Data –
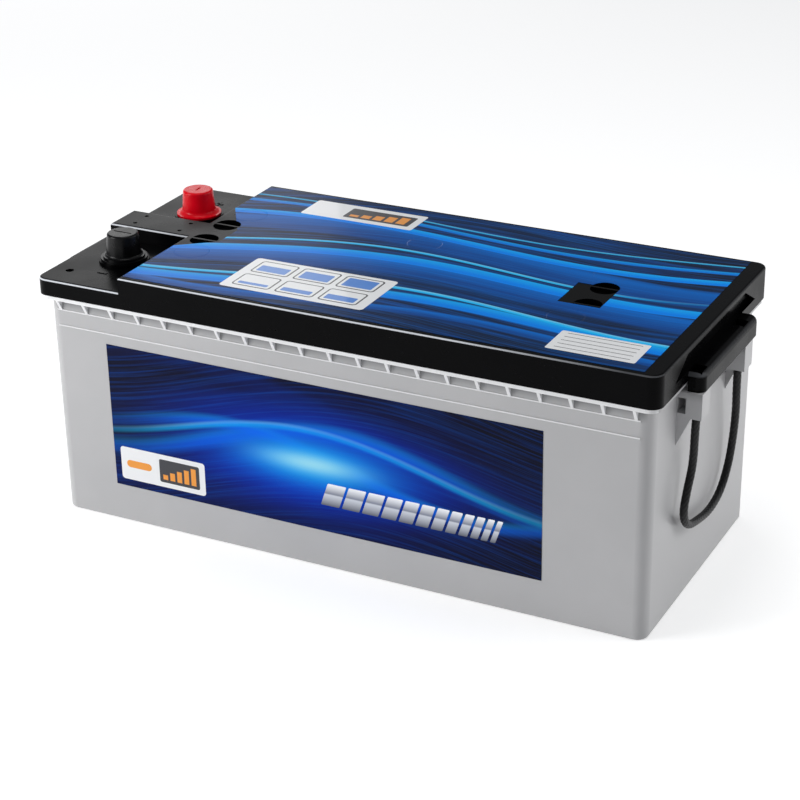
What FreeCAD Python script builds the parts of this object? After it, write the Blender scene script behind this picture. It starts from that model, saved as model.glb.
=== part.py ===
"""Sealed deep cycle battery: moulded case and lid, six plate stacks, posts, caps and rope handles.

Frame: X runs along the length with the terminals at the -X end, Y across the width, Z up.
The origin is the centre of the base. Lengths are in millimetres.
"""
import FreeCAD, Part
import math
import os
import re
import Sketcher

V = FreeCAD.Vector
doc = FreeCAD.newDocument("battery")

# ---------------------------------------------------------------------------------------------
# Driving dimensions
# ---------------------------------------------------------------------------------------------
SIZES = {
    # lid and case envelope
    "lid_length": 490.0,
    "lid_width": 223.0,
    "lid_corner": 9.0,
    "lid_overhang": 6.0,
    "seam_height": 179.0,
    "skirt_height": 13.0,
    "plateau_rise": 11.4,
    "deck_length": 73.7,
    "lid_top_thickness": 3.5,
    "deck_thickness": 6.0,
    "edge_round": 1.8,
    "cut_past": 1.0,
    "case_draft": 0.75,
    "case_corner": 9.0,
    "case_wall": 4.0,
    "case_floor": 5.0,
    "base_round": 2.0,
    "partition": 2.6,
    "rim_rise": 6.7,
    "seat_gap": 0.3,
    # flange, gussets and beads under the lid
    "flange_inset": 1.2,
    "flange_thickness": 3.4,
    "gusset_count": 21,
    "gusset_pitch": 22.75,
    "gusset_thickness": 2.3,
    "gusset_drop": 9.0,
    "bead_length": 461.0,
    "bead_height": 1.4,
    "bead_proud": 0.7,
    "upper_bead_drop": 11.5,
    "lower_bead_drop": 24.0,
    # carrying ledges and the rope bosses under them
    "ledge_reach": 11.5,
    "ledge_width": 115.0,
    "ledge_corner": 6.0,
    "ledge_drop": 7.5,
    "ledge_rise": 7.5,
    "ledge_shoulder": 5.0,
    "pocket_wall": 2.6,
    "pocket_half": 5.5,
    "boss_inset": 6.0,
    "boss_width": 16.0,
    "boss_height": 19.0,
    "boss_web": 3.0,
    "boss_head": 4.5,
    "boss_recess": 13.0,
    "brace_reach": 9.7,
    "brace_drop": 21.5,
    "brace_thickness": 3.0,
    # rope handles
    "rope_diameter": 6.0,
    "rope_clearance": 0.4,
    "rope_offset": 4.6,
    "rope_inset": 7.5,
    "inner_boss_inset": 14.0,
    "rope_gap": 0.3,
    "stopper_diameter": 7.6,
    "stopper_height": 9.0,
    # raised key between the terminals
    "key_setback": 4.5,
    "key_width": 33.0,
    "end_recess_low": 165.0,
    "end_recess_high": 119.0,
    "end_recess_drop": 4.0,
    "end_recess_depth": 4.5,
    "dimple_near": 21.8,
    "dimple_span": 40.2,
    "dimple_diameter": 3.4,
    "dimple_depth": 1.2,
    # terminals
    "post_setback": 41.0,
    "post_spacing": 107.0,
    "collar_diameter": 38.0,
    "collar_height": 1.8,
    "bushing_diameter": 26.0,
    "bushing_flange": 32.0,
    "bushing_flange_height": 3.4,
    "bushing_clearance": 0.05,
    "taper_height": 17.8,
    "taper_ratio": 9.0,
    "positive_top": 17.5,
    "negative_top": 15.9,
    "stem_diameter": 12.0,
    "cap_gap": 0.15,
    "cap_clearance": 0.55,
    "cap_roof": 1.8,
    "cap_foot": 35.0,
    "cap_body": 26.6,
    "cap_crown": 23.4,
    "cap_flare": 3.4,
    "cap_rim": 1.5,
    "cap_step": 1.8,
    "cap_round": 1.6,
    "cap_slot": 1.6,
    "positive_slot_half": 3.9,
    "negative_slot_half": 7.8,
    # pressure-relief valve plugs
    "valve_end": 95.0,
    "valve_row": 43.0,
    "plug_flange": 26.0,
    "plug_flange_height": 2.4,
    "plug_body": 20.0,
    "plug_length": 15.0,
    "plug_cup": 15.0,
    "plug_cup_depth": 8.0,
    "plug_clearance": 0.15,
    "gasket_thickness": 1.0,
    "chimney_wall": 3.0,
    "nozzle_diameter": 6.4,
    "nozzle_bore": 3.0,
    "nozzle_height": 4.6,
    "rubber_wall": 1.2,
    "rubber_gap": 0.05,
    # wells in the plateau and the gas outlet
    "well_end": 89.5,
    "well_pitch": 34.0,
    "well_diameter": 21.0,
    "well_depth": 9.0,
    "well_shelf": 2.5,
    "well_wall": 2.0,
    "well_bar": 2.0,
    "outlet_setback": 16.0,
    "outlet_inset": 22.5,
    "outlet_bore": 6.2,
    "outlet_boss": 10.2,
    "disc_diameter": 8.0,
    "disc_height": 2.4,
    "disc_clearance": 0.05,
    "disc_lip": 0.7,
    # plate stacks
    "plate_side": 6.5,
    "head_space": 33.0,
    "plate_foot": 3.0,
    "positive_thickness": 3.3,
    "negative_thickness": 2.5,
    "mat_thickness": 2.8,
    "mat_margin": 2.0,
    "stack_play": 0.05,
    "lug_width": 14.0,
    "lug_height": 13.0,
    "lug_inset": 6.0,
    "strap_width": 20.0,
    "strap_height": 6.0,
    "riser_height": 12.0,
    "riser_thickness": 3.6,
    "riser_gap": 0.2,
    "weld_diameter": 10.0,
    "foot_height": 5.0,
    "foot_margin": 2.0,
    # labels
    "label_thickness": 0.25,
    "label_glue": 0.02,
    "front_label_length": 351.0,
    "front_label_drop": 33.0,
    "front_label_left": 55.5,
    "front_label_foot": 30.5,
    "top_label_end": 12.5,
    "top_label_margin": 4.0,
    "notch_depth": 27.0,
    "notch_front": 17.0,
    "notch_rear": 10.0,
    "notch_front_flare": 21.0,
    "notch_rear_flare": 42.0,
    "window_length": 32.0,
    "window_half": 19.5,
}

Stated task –
Please reproduce exactly the lines above, beginning with the first and ending with the line that contains "import Sketcher", and include nothing outside that range.

Result –
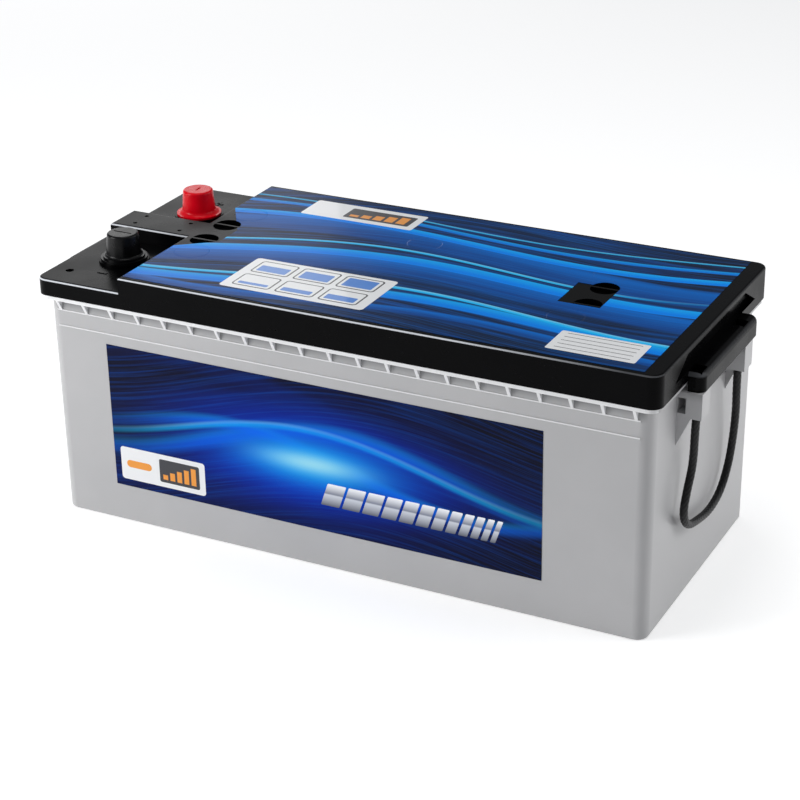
What FreeCAD Python script builds the parts of this object? After it, write the Blender scene script behind this picture. It starts from that model, saved as model.glb.
=== part.py ===
"""Sealed deep cycle battery: moulded case and lid, six plate stacks, posts, caps and rope handles.

Frame: X runs along the length with the terminals at the -X end, Y across the width, Z up.
The origin is the centre of the base. Lengths are in millimetres.
"""
import FreeCAD, Part
import math
import os
import re
import Sketcher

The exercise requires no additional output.